How to Deal With a Difficult Breakup at Work

Dating a coworker can be thrilling, especially if your job is boring…until the breakup. These six tips for dealing with a work breakup will help you refocus on your job, get through the workday, and heal your broken heart.

dealing with work break upIn Getting Back Out There: Secrets to Successful Dating and Finding Real Love After the Big Breakup, Susan Elliott describes how to examine past relationships for unfinished business and negative patterns, identify warning signs and red flags, and keep your standards and boundaries high even when you’re head over heels (this is especially important when you’re falling in love with someone at your workplace!). You’ll also learn how to work through rejection, rebounding, and other bumps in the road when you’re dating again, and how to know when to take a relationship to the next level and when to say goodbye.

“Getting back out there” – but NOT at your current workplace – is one of the best ways to deal with a work breakup. Why? Because it helps you focus on the future, not the past.
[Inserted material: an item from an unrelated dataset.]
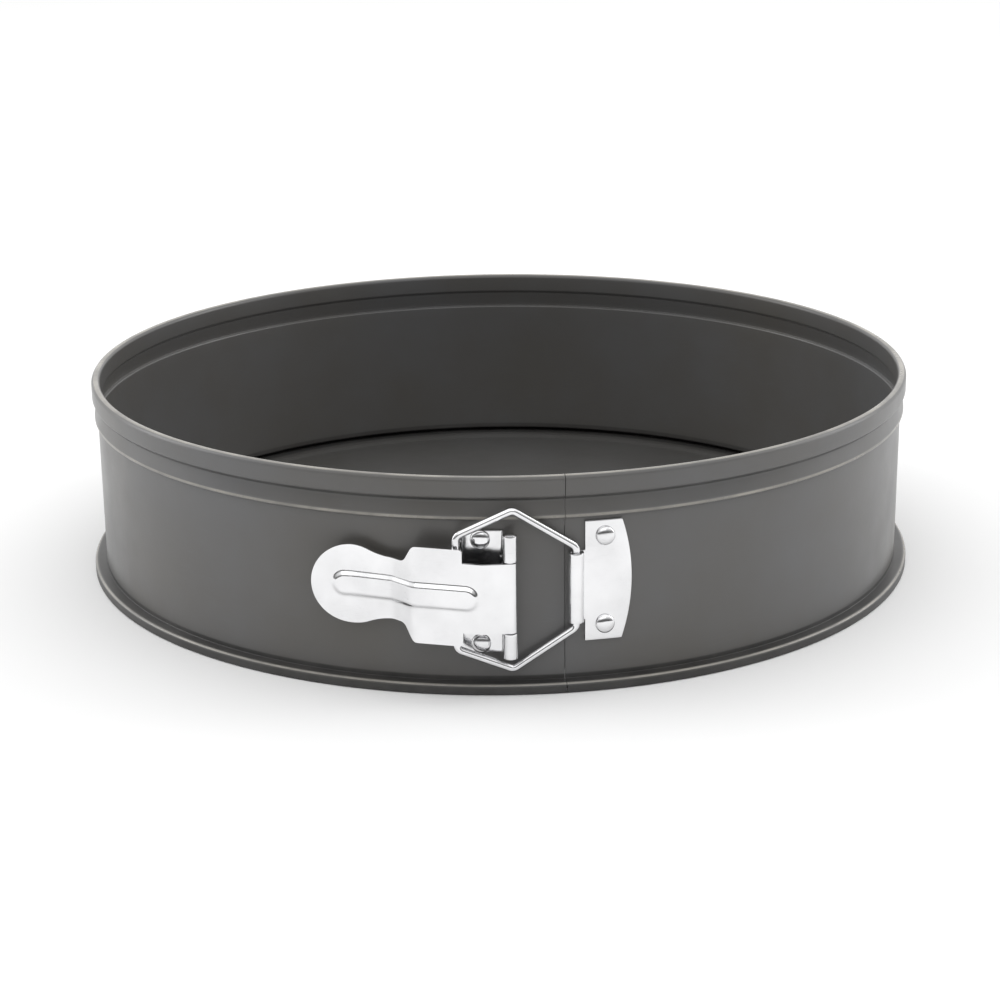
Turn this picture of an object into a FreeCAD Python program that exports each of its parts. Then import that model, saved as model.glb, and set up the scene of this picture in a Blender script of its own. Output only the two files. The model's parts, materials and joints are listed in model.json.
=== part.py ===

The sooner you can let your ex go (especially if you see him every day at work) the sooner everyone will forget about the relationship. And that’s what you want: for everyone at work to forget that you dated your coworker. You want to learn how to stop thinking about your ex and get on with your life. You need to heal from the breakup and refocus on your priorities at work. And, you may need to rebuild your professional reputation.






One of the hazards of dating a coworker is the possibility that the relationship won’t work out. Even if you do live happily ever, you run the risk of damaging your reputation at work. The breakup may be a blessing in disguise – and even if it’s not, you may benefit from trying to see it that way.

Here’s how to deal with a breakup at work, ranging from the obvious (quit your job and find a new place to work, so you won’t be reminded of the breakup) to the practical (avoid the temptation to get revenge on your ex at work). These tips for dealing with a work break up are inspired by a reader’s comments about dating a coworker.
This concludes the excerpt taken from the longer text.